Think ‘Gobshite’ – as in ‘you stupid gobshite!’ – is uniquely Irish, though???
I think this might be right, we don’t say it in Scootland.
Well I did a google, and according to the lexicographer Susie Dent, ‘”The first example is in the US Navy, for an enlisted sailor – that’s the 1910s. 30 years later it appears in Irish-English, to mean a foolish, incompetent or gullible person… someone who talks nonsense and speaks incessantly.’
If Susie Dent from Countdown says it, I’ll stand corrected. Very august source indeed.
She is the word queen!
I’m torn. I don’t like the implied threat to the turtle, but on the other hand the trailer has Hart puking his guts out, pissing in a swimming pool, and taking a dump in a “lugaloo.” That’s funny stuff.
You may well be the target audience for this film then.

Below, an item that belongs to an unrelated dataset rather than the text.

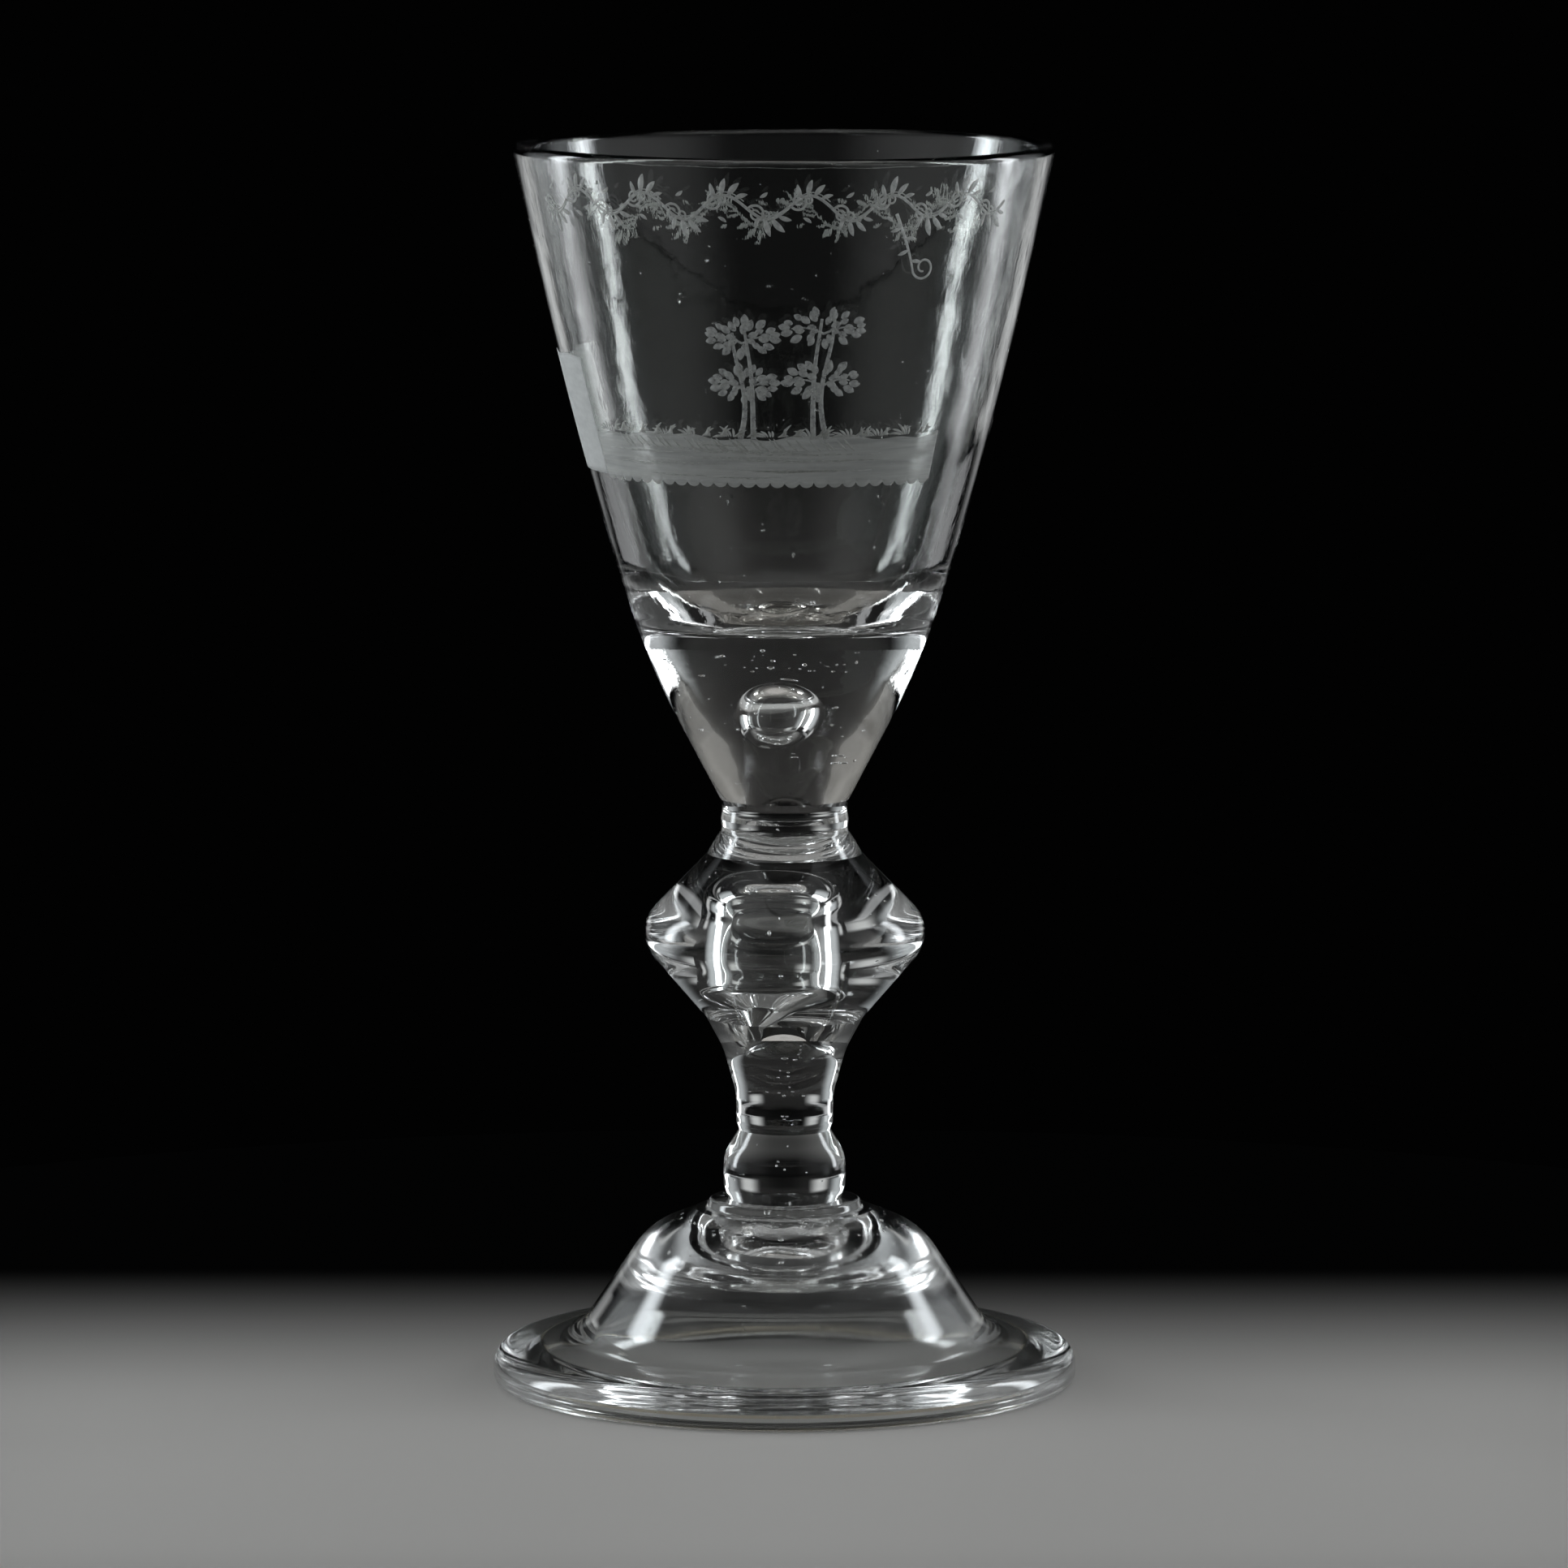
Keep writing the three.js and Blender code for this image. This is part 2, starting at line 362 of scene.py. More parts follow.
def multiply(tree, value, *others):
    for other in others:
        value = addMath(tree, "MULTIPLY", value, other)
    return value


def splitPlace(tree, place):
    split = newNode(tree, "SeparateXYZ")
    nodeLink(tree, place, split.inputs["Vector"])
    return split.outputs


def mixColours(tree, share, first, second):
    mix = newNode(tree, "Mix")
    mix.data_type = "RGBA"
    nodeLink(tree, share, mix.inputs[0])
    mix.inputs[6].default_value, mix.inputs[7].default_value = first, second
    return mix.outputs[2]


def mixShaders(tree, share, first, second):
    mix = newNode(tree, "MixShader")
    setOrLink(tree, share, mix.inputs["Fac"])
    nodeLink(tree, first, mix.inputs[1])
    nodeLink(tree, second, mix.inputs[2])
    return mix.outputs["Shader"]


def emptyMaterial(name):
    material = bpy.data.materials.new(name)
    material.use_nodes = True
    tree = material.node_tree
    tree.nodes.clear()
    return material, tree, newNode(tree, "OutputMaterial").inputs["Surface"]


def objectPlace(tree):
    return newNode(tree, "TexCoord").outputs["Object"]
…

By the way, it’s not a moon, it’s a megastructure.
Alas, I doubt Netflix will be feeling any rush to get this out on DVD.
I said the moon was a machine, which is the same thing. And moon and megastructure aren’t mutually exclusive categories. We have man-made islands that are still islands . . .
Sigh. Am I doomed to spend eternity making corrections to your dashed-off prose? It’s a megastructure for sure. Moonfall is a Canadian film, right?
Chinese wasn’t it? With some Euros thrown in. Don’t think you can pin that one on us.
I hold you personally responsible for the content of that film. It had your authorial stamp.